| Provided data |

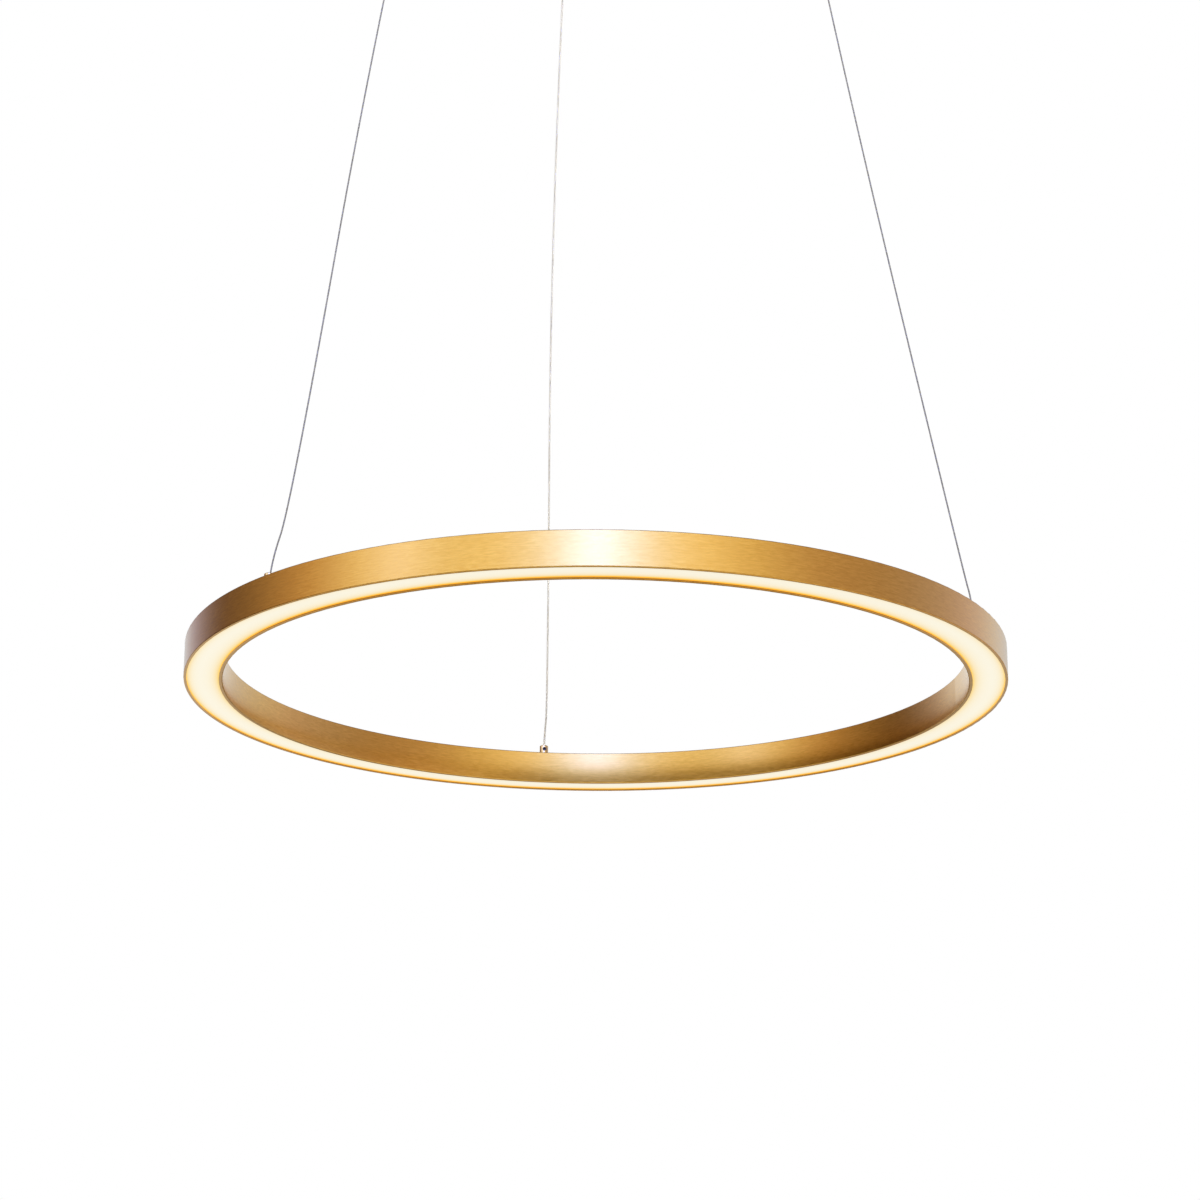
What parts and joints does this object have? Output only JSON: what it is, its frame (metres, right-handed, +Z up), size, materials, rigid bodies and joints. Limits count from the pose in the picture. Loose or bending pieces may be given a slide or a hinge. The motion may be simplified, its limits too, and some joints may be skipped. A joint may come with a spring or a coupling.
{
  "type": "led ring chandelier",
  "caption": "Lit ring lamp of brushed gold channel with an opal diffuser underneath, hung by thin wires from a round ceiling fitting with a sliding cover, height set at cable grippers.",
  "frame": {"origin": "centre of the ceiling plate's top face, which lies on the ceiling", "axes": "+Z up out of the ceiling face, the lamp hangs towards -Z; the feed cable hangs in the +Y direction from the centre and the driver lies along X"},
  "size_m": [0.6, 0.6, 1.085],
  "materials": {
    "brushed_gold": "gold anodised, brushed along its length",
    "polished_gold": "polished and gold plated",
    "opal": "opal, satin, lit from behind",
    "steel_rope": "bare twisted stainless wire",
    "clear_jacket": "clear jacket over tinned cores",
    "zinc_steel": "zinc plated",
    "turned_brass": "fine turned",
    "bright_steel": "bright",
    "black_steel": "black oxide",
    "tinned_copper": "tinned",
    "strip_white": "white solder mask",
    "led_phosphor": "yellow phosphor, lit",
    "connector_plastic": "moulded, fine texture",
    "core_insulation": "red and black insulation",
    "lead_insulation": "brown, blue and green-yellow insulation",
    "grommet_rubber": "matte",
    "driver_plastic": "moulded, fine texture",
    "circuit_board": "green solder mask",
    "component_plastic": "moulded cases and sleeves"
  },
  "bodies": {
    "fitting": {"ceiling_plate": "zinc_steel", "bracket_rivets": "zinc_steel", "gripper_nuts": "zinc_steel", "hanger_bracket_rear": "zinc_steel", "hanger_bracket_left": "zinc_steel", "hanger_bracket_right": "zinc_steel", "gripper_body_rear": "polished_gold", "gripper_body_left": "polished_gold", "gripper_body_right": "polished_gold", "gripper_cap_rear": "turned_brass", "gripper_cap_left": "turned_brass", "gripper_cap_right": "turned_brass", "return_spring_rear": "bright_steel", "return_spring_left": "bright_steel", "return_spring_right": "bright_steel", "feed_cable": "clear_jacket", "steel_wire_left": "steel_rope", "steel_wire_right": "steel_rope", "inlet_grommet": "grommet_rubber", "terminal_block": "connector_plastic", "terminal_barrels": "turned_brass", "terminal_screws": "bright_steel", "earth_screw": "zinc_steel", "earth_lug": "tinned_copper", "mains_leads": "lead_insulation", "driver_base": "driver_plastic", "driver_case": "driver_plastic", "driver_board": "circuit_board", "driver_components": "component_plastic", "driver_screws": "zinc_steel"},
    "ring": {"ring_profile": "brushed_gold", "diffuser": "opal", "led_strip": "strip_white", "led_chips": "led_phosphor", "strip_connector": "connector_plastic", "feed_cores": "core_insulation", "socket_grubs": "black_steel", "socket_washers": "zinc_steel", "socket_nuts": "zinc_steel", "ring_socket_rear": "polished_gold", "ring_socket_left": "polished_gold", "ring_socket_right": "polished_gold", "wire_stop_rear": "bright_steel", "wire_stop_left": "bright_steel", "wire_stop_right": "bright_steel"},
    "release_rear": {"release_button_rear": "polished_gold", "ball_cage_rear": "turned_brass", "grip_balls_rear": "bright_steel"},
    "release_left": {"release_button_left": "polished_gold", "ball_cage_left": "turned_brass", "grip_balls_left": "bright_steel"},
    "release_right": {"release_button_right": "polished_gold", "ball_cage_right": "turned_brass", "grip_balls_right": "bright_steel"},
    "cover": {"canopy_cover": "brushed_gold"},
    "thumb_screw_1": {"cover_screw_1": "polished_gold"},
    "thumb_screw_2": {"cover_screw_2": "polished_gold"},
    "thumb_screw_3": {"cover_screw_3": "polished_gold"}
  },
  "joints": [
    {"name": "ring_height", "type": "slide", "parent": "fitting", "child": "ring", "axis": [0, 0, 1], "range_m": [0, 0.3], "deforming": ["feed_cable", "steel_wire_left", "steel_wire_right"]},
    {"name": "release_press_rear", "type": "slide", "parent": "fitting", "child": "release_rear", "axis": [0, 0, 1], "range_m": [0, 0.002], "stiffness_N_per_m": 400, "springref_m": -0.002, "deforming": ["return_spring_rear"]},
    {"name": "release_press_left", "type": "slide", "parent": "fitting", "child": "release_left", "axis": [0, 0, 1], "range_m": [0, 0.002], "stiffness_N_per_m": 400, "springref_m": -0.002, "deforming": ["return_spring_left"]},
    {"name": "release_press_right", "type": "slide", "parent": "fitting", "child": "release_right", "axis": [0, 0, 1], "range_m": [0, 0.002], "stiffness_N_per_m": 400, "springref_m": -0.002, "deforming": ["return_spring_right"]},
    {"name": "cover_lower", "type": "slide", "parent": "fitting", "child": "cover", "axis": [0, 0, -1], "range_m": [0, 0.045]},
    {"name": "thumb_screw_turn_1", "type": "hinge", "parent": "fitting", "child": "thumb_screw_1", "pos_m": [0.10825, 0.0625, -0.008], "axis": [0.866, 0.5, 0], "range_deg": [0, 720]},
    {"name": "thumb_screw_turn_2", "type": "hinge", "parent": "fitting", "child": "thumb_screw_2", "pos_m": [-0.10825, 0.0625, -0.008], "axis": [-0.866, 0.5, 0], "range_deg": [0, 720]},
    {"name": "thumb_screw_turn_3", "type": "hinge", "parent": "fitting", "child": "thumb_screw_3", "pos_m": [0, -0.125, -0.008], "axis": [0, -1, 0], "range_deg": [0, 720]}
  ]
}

--

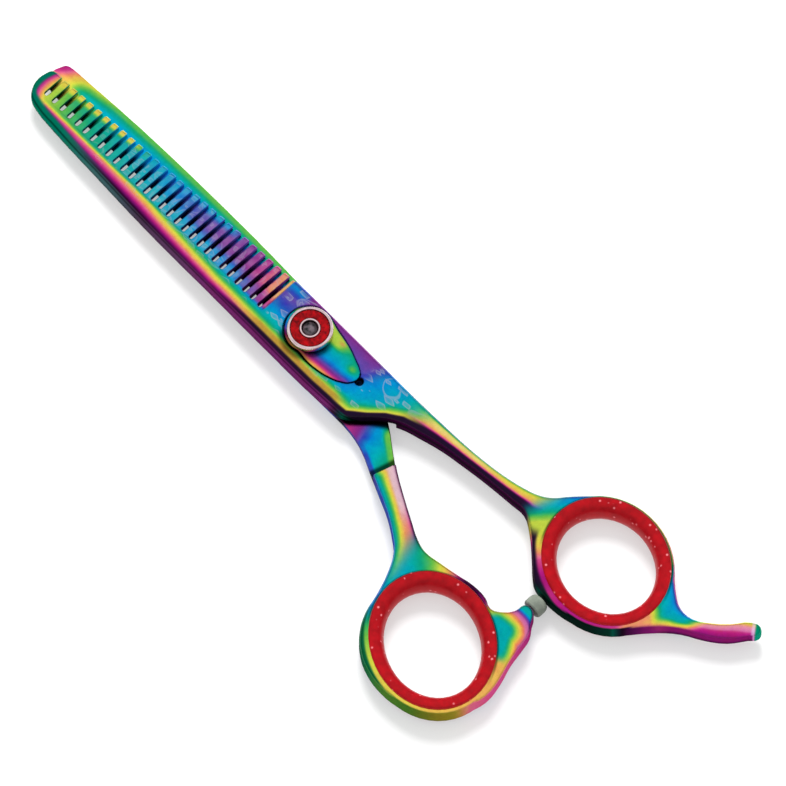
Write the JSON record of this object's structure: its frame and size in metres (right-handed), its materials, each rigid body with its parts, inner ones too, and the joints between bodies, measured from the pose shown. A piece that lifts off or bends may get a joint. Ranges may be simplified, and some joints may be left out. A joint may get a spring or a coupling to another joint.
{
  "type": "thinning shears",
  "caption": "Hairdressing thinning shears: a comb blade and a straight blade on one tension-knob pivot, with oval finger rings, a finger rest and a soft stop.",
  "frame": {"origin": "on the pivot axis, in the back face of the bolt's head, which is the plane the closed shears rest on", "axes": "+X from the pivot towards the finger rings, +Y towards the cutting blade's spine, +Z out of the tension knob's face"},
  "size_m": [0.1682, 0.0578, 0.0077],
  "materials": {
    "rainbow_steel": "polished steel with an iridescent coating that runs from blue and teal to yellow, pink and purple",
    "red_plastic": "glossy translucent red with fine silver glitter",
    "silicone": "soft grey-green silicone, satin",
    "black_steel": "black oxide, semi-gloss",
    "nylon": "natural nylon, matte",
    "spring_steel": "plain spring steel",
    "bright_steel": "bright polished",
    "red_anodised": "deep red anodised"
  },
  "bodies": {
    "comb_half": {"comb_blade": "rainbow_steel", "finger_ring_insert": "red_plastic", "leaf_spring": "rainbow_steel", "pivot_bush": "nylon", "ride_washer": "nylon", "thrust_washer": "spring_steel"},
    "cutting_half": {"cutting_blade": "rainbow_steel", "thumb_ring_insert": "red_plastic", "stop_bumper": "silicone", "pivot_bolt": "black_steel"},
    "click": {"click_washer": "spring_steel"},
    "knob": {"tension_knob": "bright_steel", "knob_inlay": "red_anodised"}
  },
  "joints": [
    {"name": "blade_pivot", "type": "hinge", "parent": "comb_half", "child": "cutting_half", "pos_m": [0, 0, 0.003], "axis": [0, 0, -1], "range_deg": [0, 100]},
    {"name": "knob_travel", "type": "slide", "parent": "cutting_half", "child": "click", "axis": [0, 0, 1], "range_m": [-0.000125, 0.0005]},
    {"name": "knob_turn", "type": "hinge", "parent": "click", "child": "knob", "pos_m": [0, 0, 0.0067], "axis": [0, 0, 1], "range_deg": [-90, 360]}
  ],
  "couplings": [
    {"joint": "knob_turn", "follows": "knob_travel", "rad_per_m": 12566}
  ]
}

...

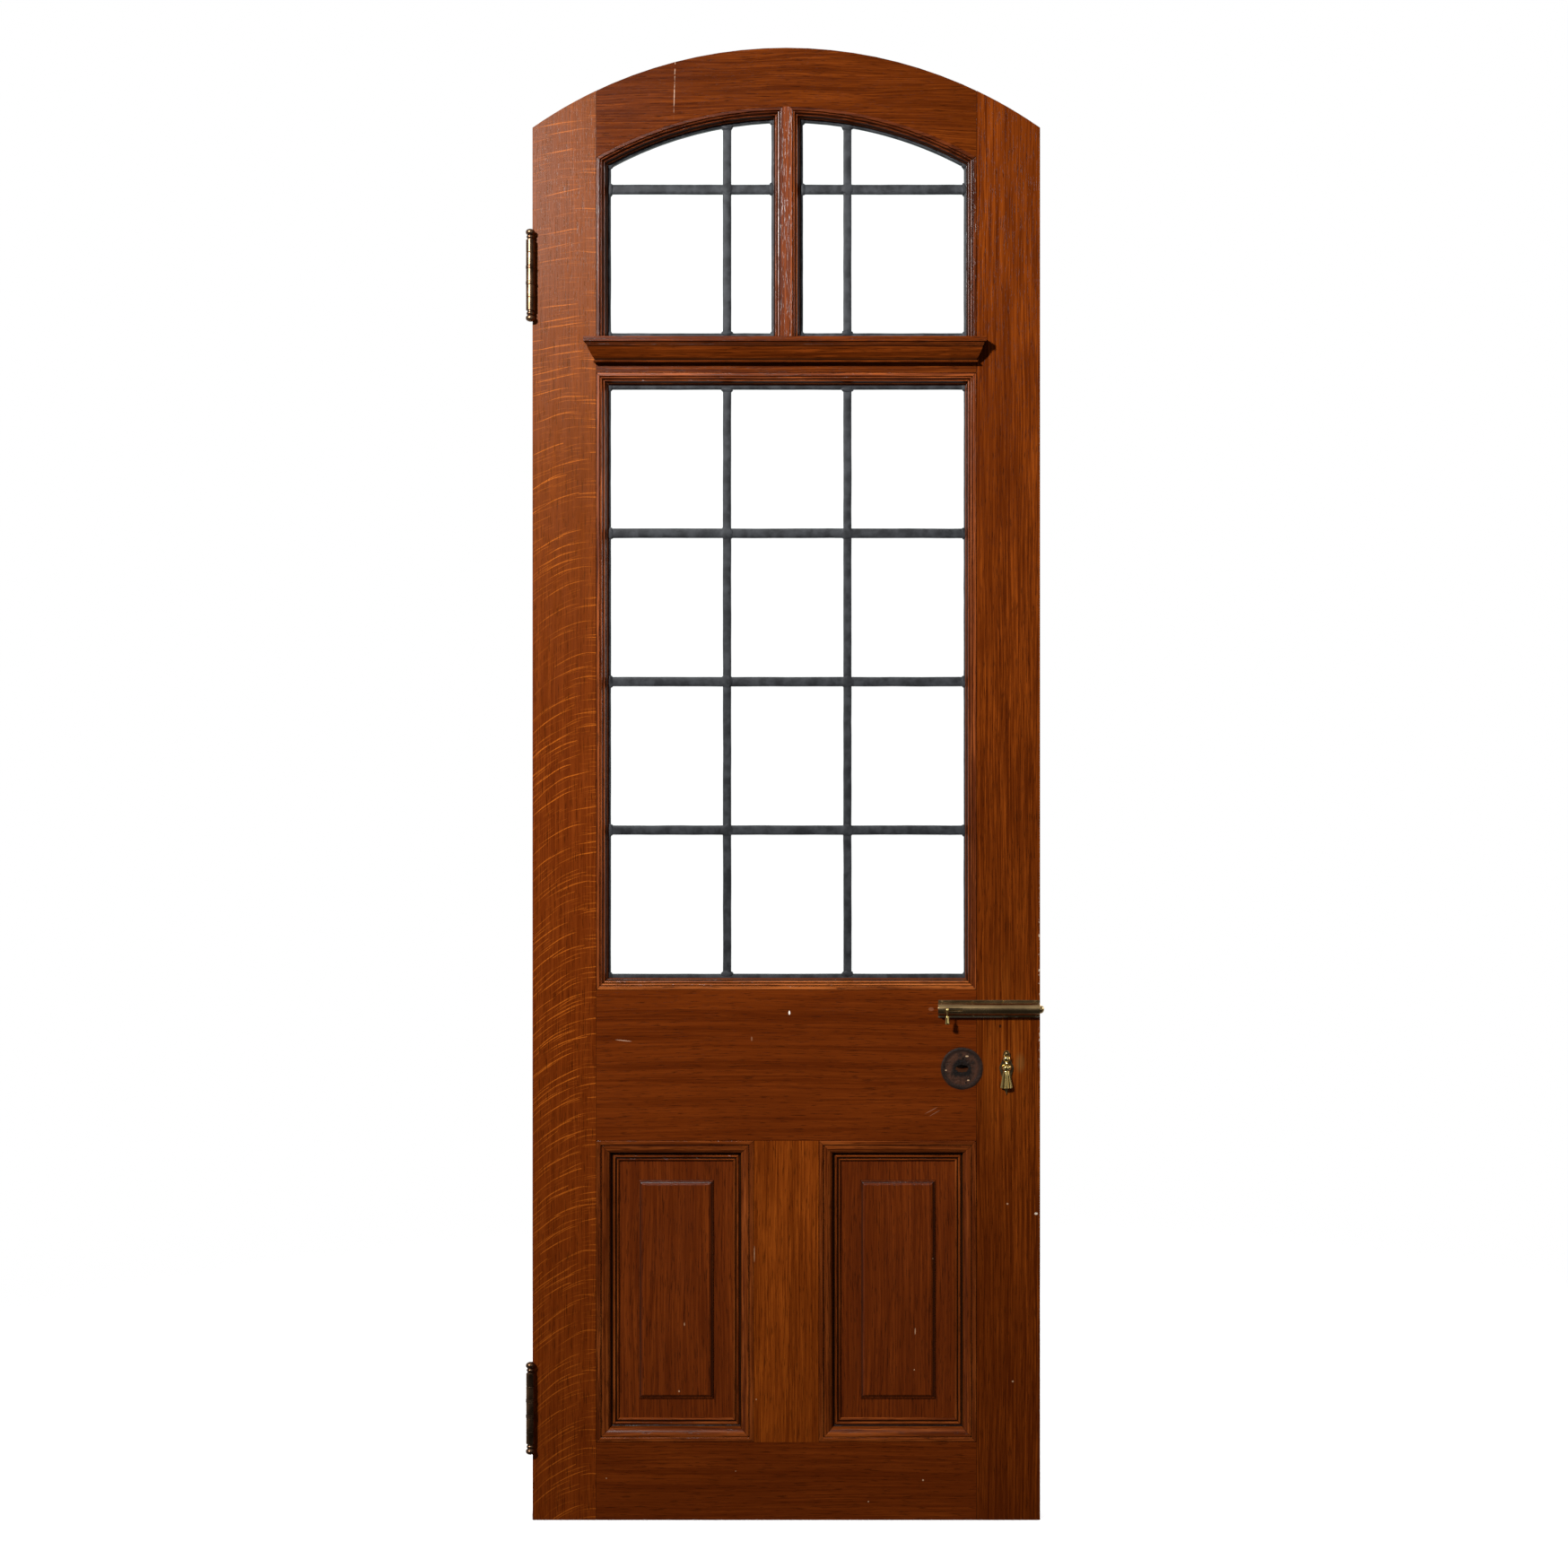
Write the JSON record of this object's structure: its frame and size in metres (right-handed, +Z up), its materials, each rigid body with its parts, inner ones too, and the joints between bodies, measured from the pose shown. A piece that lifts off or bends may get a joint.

| Work required |
Go through the data above and find the lines with the word "between". Copy each of those lines.

| The output |
Write the JSON record of this object's structure: its frame and size in metres (right-handed), its materials, each rigid body with its parts, inner ones too, and the joints between bodies, measured from the pose shown. A piece that lifts off or bends may get a joint. Ranges may be simplified, and some joints may be left out. A joint may get a spring or a coupling to another joint.
Write the JSON record of this object's structure: its frame and size in metres (right-handed, +Z up), its materials, each rigid body with its parts, inner ones too, and the joints between bodies, measured from the pose shown. A piece that lifts off or bends may get a joint.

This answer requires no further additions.